Problem description: Gather up the lines with the word "this" in them.
--- START OF Dataset content ---
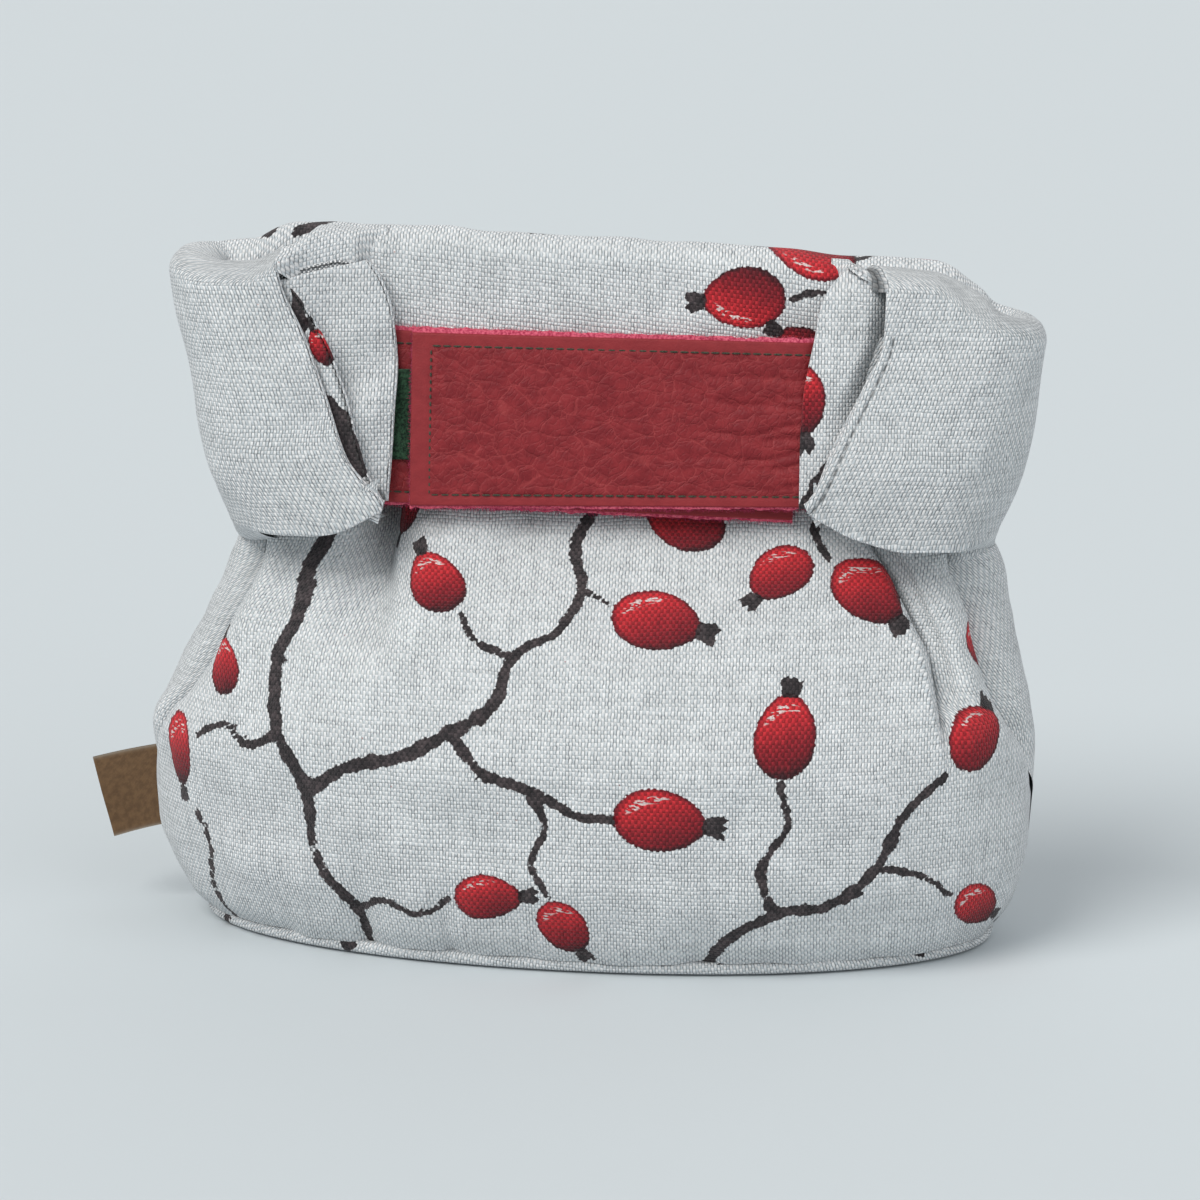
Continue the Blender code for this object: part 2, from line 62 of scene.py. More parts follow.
# The filled body: half widths and half depths at heights, and how square its outline is.
BODY_COLUMNS = ("z", "left", "right", "front", "back", "square")
BODY = (
    (3.0, 122.5, 114.0, 54.5, 54.0, 2.05),
    (12.0, 130.0, 120.0, 61.0, 60.0, 2.15),
    (32.0, 137.0, 125.0, 66.5, 65.0, 2.25),
    (58.0, 138.0, 125.5, 66.5, 66.0, 2.3),
    (84.0, 126.0, 120.0, 57.0, 57.0, 2.3),
    (104.0, 115.5, 116.0, 42.5, 44.0, 2.4),
    (113.0, 111.0, 114.0, 33.5, 38.0, 2.5),
    (122.0, 107.5, 110.5, 25.0, 33.0, 2.6),
    (134.0, 104.0, 106.0, 17.0, 27.0, 2.4),
    (146.0, 100.0, 103.0, 13.0, 22.0, 2.4),
    (170.0, 98.0, 99.0, 8.0, 13.0, 2.4),
    (212.0, 98.0, 97.0, 3.0, 7.0, 2.4),
)
# The belly stands slightly turned, which fades between two heights.
TURN, TURN_HEIGHTS = 0.05, (30.0, 112.0)

# Where the side seams run, as shares of the half widths.
SEAM_COLUMNS = ("z", "left", "right")
SEAM = (
    (0.0, 1.0, 1.0),
    (44.0, 1.0, 1.0),
    (58.0, 0.985, 0.992),
    (80.0, 0.952, 0.955),
    (104.0, 0.945, 0.93),
    (126.0, 0.95, 0.905),
    (215.0, 0.95, 0.90),
)

# The pressed band: half widths, the depths of its layers, and how far in the turned in ends reach.
BAND_COLUMNS = ("z", "left", "right", "back", "flap", "ear", "tip_left", "tip_right", "in_left", "in_right")
BAND = (
    (126.0, 111.0, 114.5, 14.0, -23.0, -38.5, 58.0, 60.0, 65.0, 60.0),
    (146.0, 118.0, 121.0, 9.0, -20.0, -37.5, 62.0, 65.0, 65.0, 61.0),
    (166.0, 121.5, 125.0, 7.0, -16.5, -35.0, 71.0, 72.0, 63.0, 62.0),
    (186.0, 125.0, 127.5, 6.0, -12.5, -32.5, 82.0, 80.0, 63.0, 65.0),
    (212.0, 129.5, 129.0, 5.0, -8.5, -29.5, 93.0, 85.0, 71.0, 76.0),
)
# How far a turned in end's free edge lies back, and how far the layer inside it comes forward.
TIP_BACK = {-1: 2.6, 1: 0.8}
INNER_LIFT = {-1: 7.0, 1: 10.0}

# The height of the top over x.
RIDGE = (
    (-130.0, 208.5),
    (-116.0, 206.0),
    (-104.0, 206.0),
    (-88.0, 211.5),
    (-30.0, 209.0),
    (0.0, 207.5),
    (60.0, 204.0),
    (84.0, 202.5),
    (95.0, 201.5),
    (106.0, 195.5),
    (116.0, 190.0),
    (129.0, 187.5),
)
# How much lower the tops of the turned in ends are, and the lower edges of the flap and of those ends.
EAR_DROP = {-1: 4.0, 1: 0.0}
FLAP_FOOT = 136.0
EAR_FOOT = {-1: (126.0, 134.0), 1: (124.3, 135.0)}
BAND_START = 127.0
BODY_FOOT, BODY_TOP = 4.6, 119.5
BELLY_CENTRE = 60.0

# Main folds: where each runs at its upper and lower end, the heights of those ends, its depth (negative for a
# ridge) and its width to each side.
FRONT_FOLDS = (
    (-57.0, -74.0, 138.0, 82.0, 6.5, 15.0),
    (-37.0, -50.0, 138.0, 90.0, -2.5, 18.0),
    (-84.0, -96.0, 132.0, 62.0, 2.0, 12.0),
    (22.0, 8.0, 138.0, 96.0, 1.6, 26.0),
    (52.0, 66.0, 138.0, 84.0, -2.0, 20.0),
    (-70.0, -66.0, 44.0, 4.0, 1.6, 11.0),
    (-44.0, -40.0, 36.0, 4.0, 1.4, 10.0),
)
BACK_FOLDS = (
    (-66.0, -84.0, 150.0, 58.0, 5.0, 16.0),
    (-42.0, -54.0, 150.0, 74.0, -2.5, 20.0),
    (-8.0, -2.0, 146.0, 84.0, 2.5, 24.0),
    (44.0, 50.0, 150.0, 78.0, -2.0, 18.0),
    (68.0, 84.0, 150.0, 62.0, 5.0, 15.0),
)
FOLDS_FROM_FOOT = 60.0  # folds that end lower than this start at the base seam
FOLD_FADE = 14.0  # the height over which the others fade at their top

# Straps and tapes: the left and right end, the lower and upper edge at the left end, and those at the right.
STRIPS = {
    "strap_left": (-84.0, 55.0, 133.5, 183.0, 129.5, 179.0),
    "strap_right": (-56.0, 84.0, 133.0, 182.5, 134.5, 180.5),
    "loop_tape": (-72.0, 48.0, 145.5, 171.5, 145.5, 171.5),
    "hook_tape": (-49.0, 40.0, 145.5, 171.5, 145.5, 171.5),
}
# The straps' and tapes' middles in front of the flap. Past the left strap's end the right one sinks.
LIFT_END = (1.5, 17.0)
LIFT_LEFT = CLOTH / 2 + CONTACT + LEATHER / 2
LIFT_LOOP = LIFT_LEFT + LEATHER / 2 + CONTACT + TAPE / 2
LIFT_HOOK = LIFT_LOOP + TAPE + CONTACT
LIFT_RIGHT = LIFT_HOOK + TAPE / 2 + CONTACT + LEATHER / 2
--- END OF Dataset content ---
The response:
Continue the Blender code for this object: part 2, from line 62 of scene.py. More parts follow.
FOLDS_FROM_FOOT = 60.0  # folds that end lower than this start at the base seam